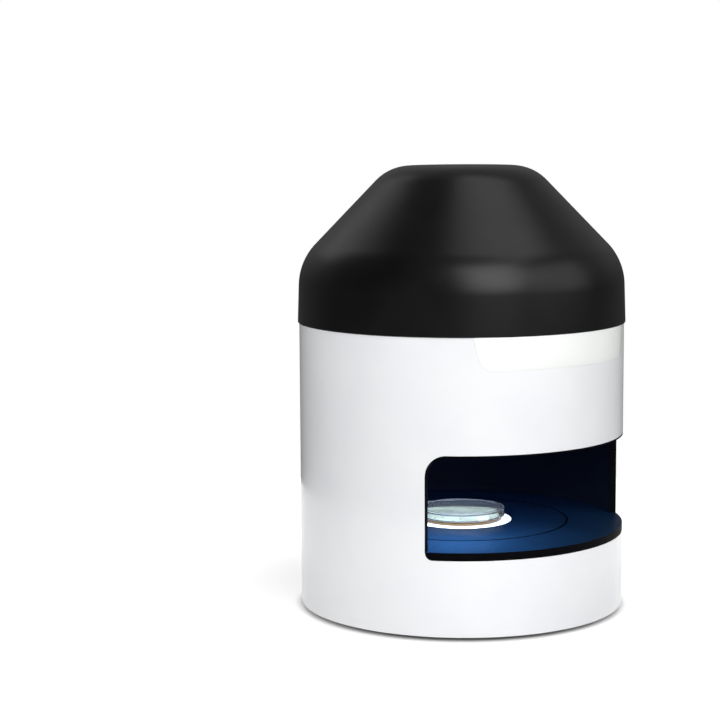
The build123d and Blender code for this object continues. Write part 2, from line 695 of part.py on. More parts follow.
def focus_tube():
    """The front tube that the focus ring drives along the axis, with its hood."""
    outer = BARREL_BORE - RUNNING_FIT
    sleeve = disc(outer, HOOD_LOW, HOOD_TOP + FOCUS_TUBE_LENGTH)
    hood = disc(HOOD_RADIUS, HOOD_LOW, HOOD_TOP)
    hood = chamfer(hood.edges().filter_by(GeomType.CIRCLE).group_by(Axis.Z)[0], 1)
    bore = hole(outer - FOCUS_TUBE_WALL, HOOD_LOW, HOOD_TOP + FOCUS_TUBE_LENGTH)
    mouth = turned((0, HOOD_LOW), (HOOD_RADIUS - 2, HOOD_LOW), (outer, HOOD_LOW + HOOD_LENGTH / 2),
                   (0, HOOD_LOW + HOOD_LENGTH / 2))
    return sleeve + hood - bore - mouth


def glass(radius, middle, thickness):
    """A biconvex glass: two spheres overlap and a cylinder grinds the edge flat."""
    bulge = thickness / 4
    curve = (radius * radius + bulge * bulge) / (2 * bulge)
    rise = curve - thickness / 2
    body = Pos(0, 0, middle - rise) * Sphere(curve) & Pos(0, 0, middle + rise) * Sphere(curve)
    return body & disc(radius, middle - thickness, middle + thickness)


def front_glass():
    return glass(BARREL_BORE - RUNNING_FIT - FOCUS_TUBE_WALL, HOOD_LOW + HOOD_LENGTH, GLASS_THICKNESS)


def rear_glass():
    return glass(BARREL_BORE, LENS_TOP - GLASS_THICKNESS, GLASS_THICKNESS)


# ------------------------------------------------------------- base and lower bay
def backlight_standoff_places():
    return [Rot(Z=angle) * Pos(BACKLIGHT_RADIUS - 2 * STANDOFF_RADIUS, 0, 0) for angle in even(4, 45)]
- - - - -
_What needs to be done_
Word for word, write out all of the data above.

_Complete output_
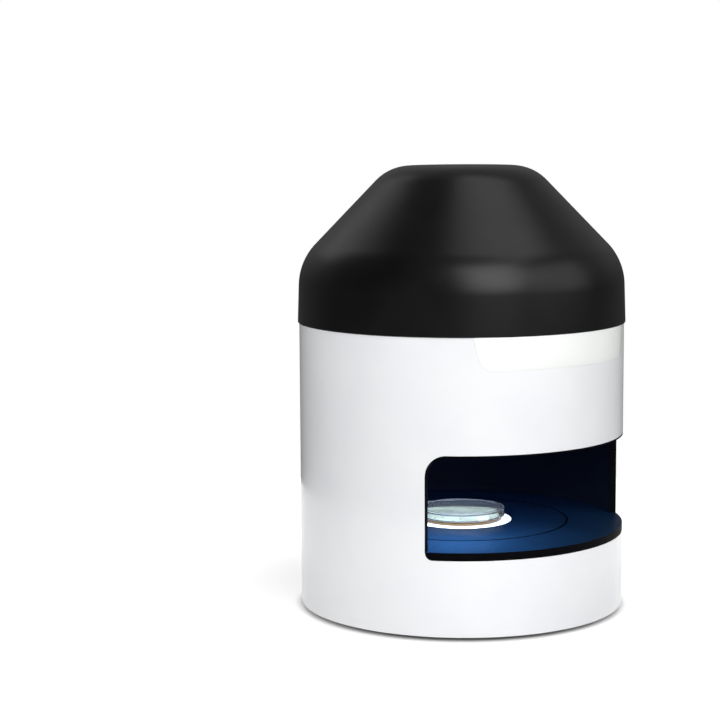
The build123d and Blender code for this object continues. Write part 2, from line 695 of part.py on. More parts follow.
def focus_tube():
    """The front tube that the focus ring drives along the axis, with its hood."""
    outer = BARREL_BORE - RUNNING_FIT
    sleeve = disc(outer, HOOD_LOW, HOOD_TOP + FOCUS_TUBE_LENGTH)
    hood = disc(HOOD_RADIUS, HOOD_LOW, HOOD_TOP)
    hood = chamfer(hood.edges().filter_by(GeomType.CIRCLE).group_by(Axis.Z)[0], 1)
    bore = hole(outer - FOCUS_TUBE_WALL, HOOD_LOW, HOOD_TOP + FOCUS_TUBE_LENGTH)
    mouth = turned((0, HOOD_LOW), (HOOD_RADIUS - 2, HOOD_LOW), (outer, HOOD_LOW + HOOD_LENGTH / 2),
                   (0, HOOD_LOW + HOOD_LENGTH / 2))
    return sleeve + hood - bore - mouth


def glass(radius, middle, thickness):
    """A biconvex glass: two spheres overlap and a cylinder grinds the edge flat."""
    bulge = thickness / 4
    curve = (radius * radius + bulge * bulge) / (2 * bulge)
    rise = curve - thickness / 2
    body = Pos(0, 0, middle - rise) * Sphere(curve) & Pos(0, 0, middle + rise) * Sphere(curve)
    return body & disc(radius, middle - thickness, middle + thickness)


def front_glass():
    return glass(BARREL_BORE - RUNNING_FIT - FOCUS_TUBE_WALL, HOOD_LOW + HOOD_LENGTH, GLASS_THICKNESS)


def rear_glass():
    return glass(BARREL_BORE, LENS_TOP - GLASS_THICKNESS, GLASS_THICKNESS)


# ------------------------------------------------------------- base and lower bay
def backlight_standoff_places():
    return [Rot(Z=angle) * Pos(BACKLIGHT_RADIUS - 2 * STANDOFF_RADIUS, 0, 0) for angle in even(4, 45)]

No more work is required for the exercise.